We have shown in this study that under conditions of secular decline, measures of overall concentration tend to increase. A previously large region can become a lower-risk refuge, and can significantly increase its share of stallion assets. If there is more than one jurisdiction that operated at scale before decline, however, the ultimate geographic winner will be highly contingent on state-level policies. Revenue streams for purses and breeder incentive programs appear to be significant determinants of which states became high-share regions for racing stallions under conditions of secular decline. Ohio and Pennsylvania are examples of a positive effect of state policy on the economic viability of Standardbred breeding operations, while Kentucky and New Jersey illustrate the downturn that can occur in states that lack sufficient revenue streams for purses and breeder incentive programs. For the most part, racehorse clusters in the U.S. are fragile and can only be sustained using programs that reward breeders financially on the basis of state of residence. The horse racing sector is worth saving nationwide, not only because of its long and prominent history in U.S. sport, but because it is an economic driving engine of the entire U.S. horse industry and is extremely valuable to the quality of life in the form of agricultural working landscape.

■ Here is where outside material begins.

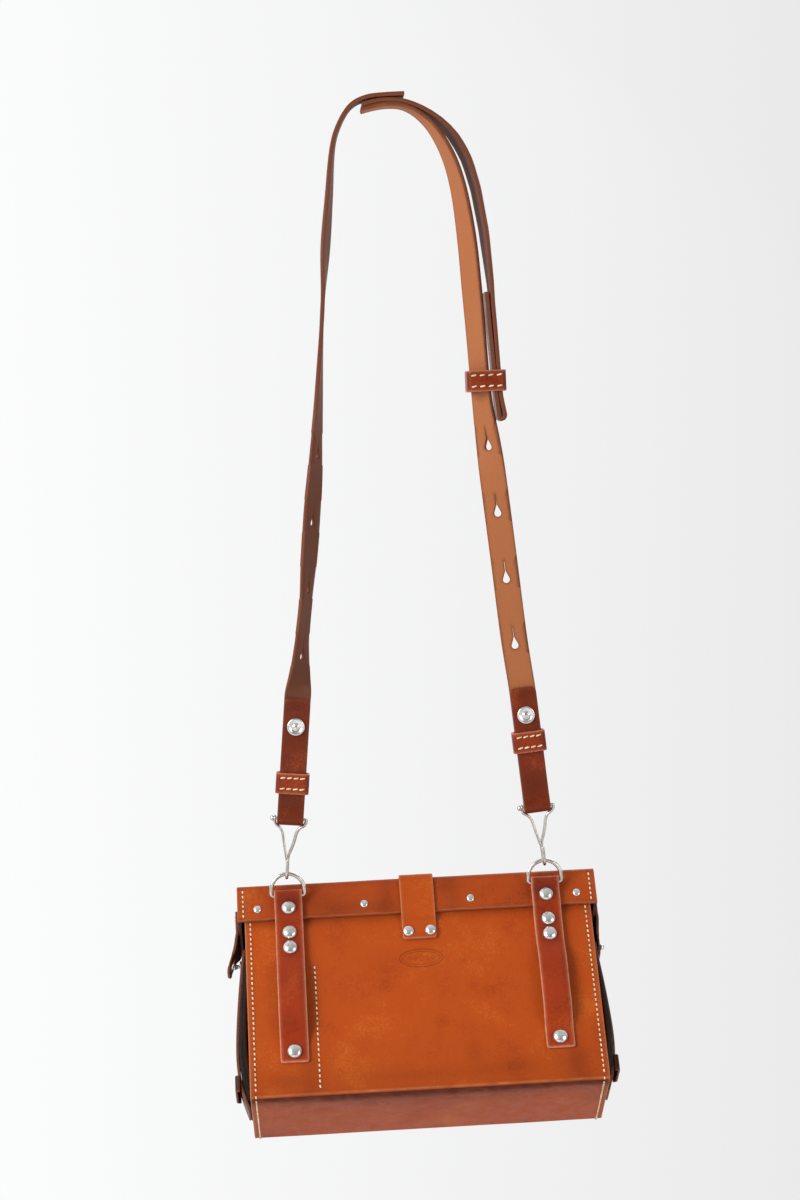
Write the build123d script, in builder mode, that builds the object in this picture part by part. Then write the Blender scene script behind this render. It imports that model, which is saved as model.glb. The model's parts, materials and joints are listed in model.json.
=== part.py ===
from build123d import *
from math import cos, hypot, radians, sin, tan
import os

# A stiff leather camera bag hanging from a hook by its shoulder strap.
# World frame: +Z up, +X to the right seen from the bag's back, +Y towards the bag's front.
# The origin is the underside of the strap where it rests on the hook.
# Bag frame: x to the right, y from the back panel to the front, z up along the back panel,
# with its origin at the top edge of the back panel. It leans as the bag really hangs.

# --- driving dimensions, millimetres and degrees -----------------------------------------
DROP = 558.0                # hook down to the bars of the two D-rings
HANG_TILT = 36.8            # lean of the bag that puts its weight under the D-rings
BAG_SHIFT = -4.0            # middle of the bag, sideways from the hook

BODY_WIDTH = 250.0
BODY_HEIGHT = 161.0
BODY_DEPTH = 82.0
BODY_LEATHER = 3.0
BODY_TOP = -4.0             # rim of the body under the lid
FOLD_RADIUS = 4.0
GUSSET_LEATHER = 2.4
GUSSET_BULGE = 5.0
GUSSET_FLANGE = 6.6
PARTITION_X = -76.0

LID_WIDTH = 260.0
LID_LEATHER = 3.0
SKIRT_HEIGHT = 28.0
LID_CLEARANCE = 0.6
LID_AXIS = (-1.5, -3.2)     # y, z of the lid's bend

BELT_STRAP_X = 93.0
BELT_STRAP_WIDTH = 20.0
BELT_STRAP_LEATHER = 2.2
BELT_STRAP_END = -137.0
BELT_GAP = 6.2              # room behind the strap for a waist belt
CLOSURE_WIDTH = 24.5
CLOSURE_LEATHER = 2.4
TONGUE_END = -72.0
TONGUE_HOLE_Z = -60.0

END_STRAP_WIDTH = 20.0
END_STRAP_LEATHER = 2.2
EAR_LEATHER = 2.2
EAR_TOP = -27.0
EAR_LENGTH = 25.0
EAR_FLARE = {"left": 16.0, "right": 0.0}
EAR_HOLE_Z = -44.0

RING_WIRE = 2.9
RING_BAR = (-7.15, -12.0)   # y, z of the D-ring's bar in the bag frame
RING_WIDTH = 24.0
RING_RISE = 16.0            # bar to the top of the ring, between wire centres

HOOK_WIRE = 2.4
HOOK_BAR_RISE = 40.0        # top of the ring to the hook's bar, between wire centres
HOOK_CURL = 4.4             # radius of the hook's curl at the wire's centre
STRAP_WIDTH = 19.0
STRAP_LEATHER = 3.0
STRAP_GAP = 0.2             # between doubled layers
LEG_LEAN = {"left": 6.2, "right": 4.8}
END_PIECE_TOP = 127.0       # these four are measured along the leg from the top of the D-ring
STRAP_STUD_RISE = 107.0
LEG_KEEPER_RISE = {"left": 66.0, "right": 87.5}
STRAP_HOLE_RISES = (157.5, 205.5, 253.5, 301.5)
STRAP_HOLE_RADIUS = 2.4
KEEPER_HEIGHT = 15.0
KEEPER_WALL = 2.0
KEEPER_PLAY = 0.5

SIDES = {"left": -1, "right": 1}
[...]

This study confirmed several hypotheses arising from industry cluster theory; most notably, a correlation between the level of geographic concentration of stallions and the magnitude of economic rents and returns to tacit knowledge, holding other things equal. The study has begun an interesting inquiry into a subject not often studied by cluster theorists: change in geographic concentration when an industry with more than one cluster at the national level begins to decline. It would be useful to contrast this industry with another declining industry, like automotive. There, too, state policy plays an important role in the observed distribution, as there have been fewer plant openings recently in union states than in states that have passed right-to-work laws. State policy makers may have more control over the three elements of the local TBL than they realize.